Tuesday, 19 March 2013


Case Studies

I love case studies. Ok - maybe not as much as the authors of the Zimbabwe Bush Pump study love their subject, but close. I get the analogies. Yes they are studying without a critical distance. There is fluidity in the production of knowledge. The bush pump is immersed and somewhat inseparable from its environment. All that is what can be argued of case studies. That being said, I am far more critical of case studies than so-called evidence based studies. The other day, a visiting scientist in my other research course was presenting her study proposal on a smoke free public housing legislation study. I felt very much like I had to be critical of the study. What do you mean you triangulated data results? Where was the definitive data on the matter? What the hell kind of scientific study was this? But then, isn’t it better to be critical? At the end of the day, the case study she described was amazingly complex. Both qualitative and quantitative, it examined almost every angle possible. It provided clarity and explored nuances that would have been impossible to see from a purely experimental or quantitative perspective. Isn’t that the value of case study? Aren’t case studies every bit as evidence based as experiments, particularly when they demonstrate knowledge that is unique and unavailable from every other type of study? I guess I am just sick of the diversity of science argument. I should love that word but to me it is just a word that begs for acceptance based on the "we are different but we are ok too" mentality. Perhaps case studies are just good because they are good - because they find stuff that nothing else can. Perhaps they are scientifically better in many ways. Isn’t that why we should love case studies?

1 comment:

  1. I agree with you Jude.
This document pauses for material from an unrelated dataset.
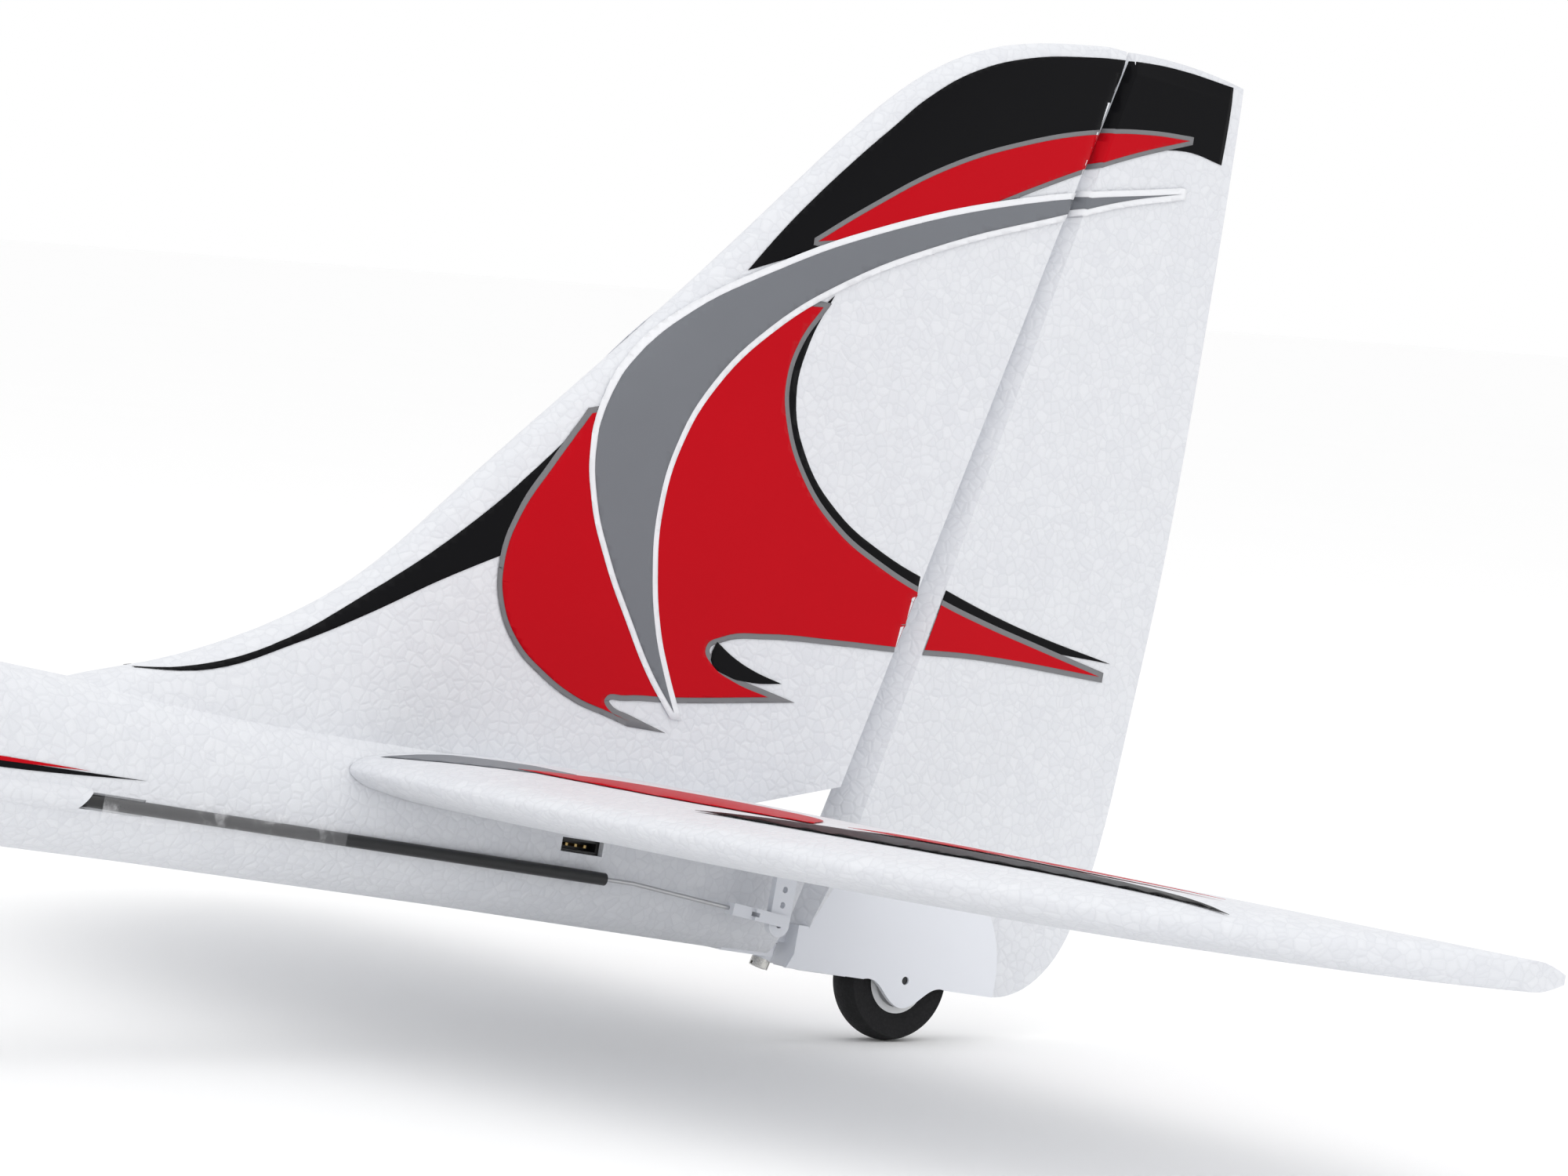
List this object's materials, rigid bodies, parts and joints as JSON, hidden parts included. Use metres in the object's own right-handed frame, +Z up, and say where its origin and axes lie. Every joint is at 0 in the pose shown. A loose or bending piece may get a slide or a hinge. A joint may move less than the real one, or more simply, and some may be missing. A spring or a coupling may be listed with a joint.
{
  "type": "rc sailplane",
  "caption": "Powered foam model sailplane on wheels: cruciform tail with steerable tail wheel, folding propeller, plug-on wings and tailplane.",
  "frame": {"origin": "on the floor, under the middle of the parked aircraft's overall box", "axes": "+X aft along the parked aircraft, +Y starboard along the span, +Z up"},
  "size_m": [1.0726, 1.5, 0.2431],
  "materials": {
    "white_foam": "moulded bead foam, satin",
    "black_foam": "fine-grained foam rubber",
    "white_nylon": "smooth satin moulding",
    "grey_plastic": "satin",
    "dark_plastic": "satin",
    "canopy_black": "gloss",
    "steel_wire": "drawn wire",
    "screw_steel": "nickel plated",
    "gold_pins": "plated",
    "carbon_tube": "carbon fibre, semi gloss",
    "motor_metal": "anodised",
    "clear_tape": "clear tape",
    "pack_wrap": "shrink wrap"
  },
  "bodies": {
    "airframe": {"aileron_servo_left": "dark_plastic", "aileron_servo_right": "dark_plastic", "battery": "pack_wrap", "elevator_servo": "dark_plastic", "elevator_sleeve": "dark_plastic", "fuselage_left": "white_foam", "fuselage_right": "white_foam", "hinge_screw": "screw_steel", "main_gear_wire": "steel_wire", "motor_case": "motor_metal", "receiver": "dark_plastic", "rudder_servo": "dark_plastic", "rudder_sleeve": "dark_plastic", "sleeve_tape": "clear_tape", "socket_pins": "gold_pins", "speed_controller": "dark_plastic", "stab_left": "white_foam", "stab_right": "white_foam", "stab_spar_tube": "carbon_tube", "stern_hinge": "white_nylon", "tail_socket": "dark_plastic", "wheel_collars": "screw_steel", "wing_left": "white_foam", "wing_pins": "carbon_tube", "wing_right": "white_foam", "wing_spar_tube": "carbon_tube"},
    "propeller": {"motor_shaft": "steel_wire", "spinner_cone": "dark_plastic", "prop_yoke": "dark_plastic", "blade_pins": "steel_wire"},
    "blade_left": {"blade_left": "dark_plastic"},
    "blade_right": {"blade_right": "dark_plastic"},
    "hatch": {"canopy_hatch": "canopy_black", "hatch_magnets": "screw_steel"},
    "aileron_left": {"aileron_left": "white_foam", "aileron_horn_left": "white_nylon"},
    "aileron_right": {"aileron_right": "white_foam", "aileron_horn_right": "white_nylon"},
    "aileron_arm_left": {"aileron_arm_left": "white_nylon"},
    "aileron_arm_right": {"aileron_arm_right": "white_nylon"},
    "aileron_rod_left": {"aileron_pushrod_left": "steel_wire"},
    "aileron_rod_right": {"aileron_pushrod_right": "steel_wire"},
    "elevators": {"elevator_left": "white_foam", "elevator_right": "white_foam", "elevator_joiner": "carbon_tube", "elevator_horn": "white_nylon"},
    "elevator_arm": {"elevator_arm": "white_nylon"},
    "elevator_rod": {"elevator_pushrod": "steel_wire", "elevator_clevis": "white_nylon"},
    "rudder": {"rudder": "white_foam", "tail_wheel_bracket": "white_nylon", "tail_wheel_axle": "screw_steel"},
    "rudder_arm": {"rudder_arm": "white_nylon"},
    "rudder_rod": {"rudder_pushrod": "steel_wire"},
    "tail_wheel": {"tail_wheel_tyre": "black_foam", "tail_wheel_hub": "grey_plastic"},
    "main_wheel_left": {"main_tyre_left": "black_foam", "main_hub_left": "grey_plastic"},
    "main_wheel_right": {"main_tyre_right": "black_foam", "main_hub_right": "grey_plastic"}
  },
  "joints": [
    {"name": "propeller_spin", "type": "hinge", "parent": "airframe", "child": "propeller", "pos_m": [-0.51152, 0, 0.1635], "axis": [0.9925, 0, -0.1226], "continuous": true},
    {"name": "blade_left_fold", "type": "hinge", "parent": "propeller", "child": "blade_left", "pos_m": [-0.51152, -0.0155, 0.1635], "axis": [0.1226, 0, 0.9925], "range_deg": [0, 62]},
    {"name": "blade_right_fold", "type": "hinge", "parent": "propeller", "child": "blade_right", "pos_m": [-0.51152, 0.0155, 0.1635], "axis": [-0.1226, 0, -0.9925], "range_deg": [0, 62]},
    {"name": "hatch_lift", "type": "hinge", "parent": "airframe", "child": "hatch", "pos_m": [-0.42504, 0, 0.18657], "axis": [0, -1, 0], "range_deg": [0, 60]},
    {"name": "aileron_left_swing", "type": "hinge", "parent": "airframe", "child": "aileron_left", "pos_m": [-0.1715, -0.3525, 0.16164], "axis": [0.1207, 0.9795, -0.1615], "range_deg": [-20, 20]},
    {"name": "aileron_arm_left_swing", "type": "hinge", "parent": "airframe", "child": "aileron_arm_left", "pos_m": [-0.24159, -0.41703, 0.17996], "axis": [0.1207, 0.9795, -0.1615], "range_deg": [-20, 20]},
    {"name": "aileron_rod_left_swing", "type": "hinge", "parent": "aileron_left", "child": "aileron_rod_left", "pos_m": [-0.18281, -0.42839, 0.15504], "axis": [0.1207, 0.9795, -0.1615], "range_deg": [-20, 20]},
    {"name": "aileron_right_swing", "type": "hinge", "parent": "airframe", "child": "aileron_right", "pos_m": [-0.1715, 0.3525, 0.16164], "axis": [-0.1207, 0.9795, 0.1615], "range_deg": [-20, 20]},
    {"name": "aileron_arm_right_swing", "type": "hinge", "parent": "airframe", "child": "aileron_arm_right", "pos_m": [-0.24159, 0.41703, 0.17996], "axis": [-0.1207, 0.9795, 0.1615], "range_deg": [-20, 20]},
    {"name": "aileron_rod_right_swing", "type": "hinge", "parent": "aileron_right", "child": "aileron_rod_right", "pos_m": [-0.18281, 0.42839, 0.15504], "axis": [-0.1207, 0.9795, 0.1615], "range_deg": [-20, 20]},
    {"name": "elevator_swing", "type": "hinge", "parent": "airframe", "child": "elevators", "pos_m": [0.40484, 0, 0.05296], "axis": [0, 1, 0], "range_deg": [-15, 15]},
    {"name": "elevator_arm_swing", "type": "hinge", "parent": "airframe", "child": "elevator_arm", "pos_m": [-0.11468, -0.0152, 0.11329], "axis": [0, 1, 0], "range_deg": [-22.01, 22.01]},
    {"name": "elevator_rod_slide", "type": "slide", "parent": "airframe", "child": "elevator_rod", "axis": [0.9925, 0, -0.1226], "range_m": [-0.00577, 0.00577]},
    {"name": "rudder_swing", "type": "hinge", "parent": "airframe", "child": "rudder", "pos_m": [0.41287, 0, 0.02416], "axis": [0.3723, 0, 0.9281], "range_deg": [-22, 22]},
    {"name": "rudder_rod_slide", "type": "slide", "parent": "airframe", "child": "rudder_rod", "axis": [0.9925, 0, -0.1226], "range_m": [-0.00613, 0.00613]},
    {"name": "rudder_arm_swing", "type": "hinge", "parent": "airframe", "child": "rudder_arm", "pos_m": [-0.07796, 0.0152, 0.10875], "axis": [0, 1, 0], "range_deg": [-22.67, 22.67]},
    {"name": "tail_wheel_spin", "type": "hinge", "parent": "rudder", "child": "tail_wheel", "pos_m": [0.44953, 0, 0.015], "axis": [0, 1, 0], "continuous": true},
    {"name": "main_wheel_left_spin", "type": "hinge", "parent": "airframe", "child": "main_wheel_left", "pos_m": [-0.26942, -0.084, 0.027], "axis": [0, 1, 0], "continuous": true},
    {"name": "main_wheel_right_spin", "type": "hinge", "parent": "airframe", "child": "main_wheel_right", "pos_m": [-0.26942, 0.084, 0.027], "axis": [0, 1, 0], "continuous": true}
  ],
  "couplings": [
    {"joint": "aileron_arm_left_swing", "follows": "aileron_left_swing", "ratio": 1},
    {"joint": "aileron_rod_left_swing", "follows": "aileron_left_swing", "ratio": -1},
    {"joint": "aileron_arm_right_swing", "follows": "aileron_right_swing", "ratio": 1},
    {"joint": "aileron_rod_right_swing", "follows": "aileron_right_swing", "ratio": -1},
    {"joint": "elevator_arm_swing", "follows": "elevator_swing", "ratio": 1.4667},
    {"joint": "elevator_rod_slide", "follows": "elevator_swing", "m_per_rad": -0.022},
    {"joint": "rudder_rod_slide", "follows": "rudder_swing", "m_per_rad": -0.01593},
    {"joint": "rudder_arm_swing", "follows": "rudder_swing", "ratio": 1.03}
  ]
}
I love case studies. I love them for a couple reasons. The first is that I remember them. Nothing sticks with me more than a well written, thoughtful case study. I have read countless scientific journal articles and they don't stick with me. This could be due to my educational background and lack of scientific training but I think it is because case studies speak to me. The second reason is that they are able to reveal information that could never be uncovered by canonical quantitative studies. I don't mind that case studies don't rely on random sampling and can't be replicated like "scientific" experiments . They capture a slice of life and give agency to their subjects. There's definitely a bias towards the scientific method in our culture. We have been trained to put our faith in that method and to question all others. But as Luker states "the 'rigor' and 'scientific' nature of numbers and those who produce them are socially situated" (p.31).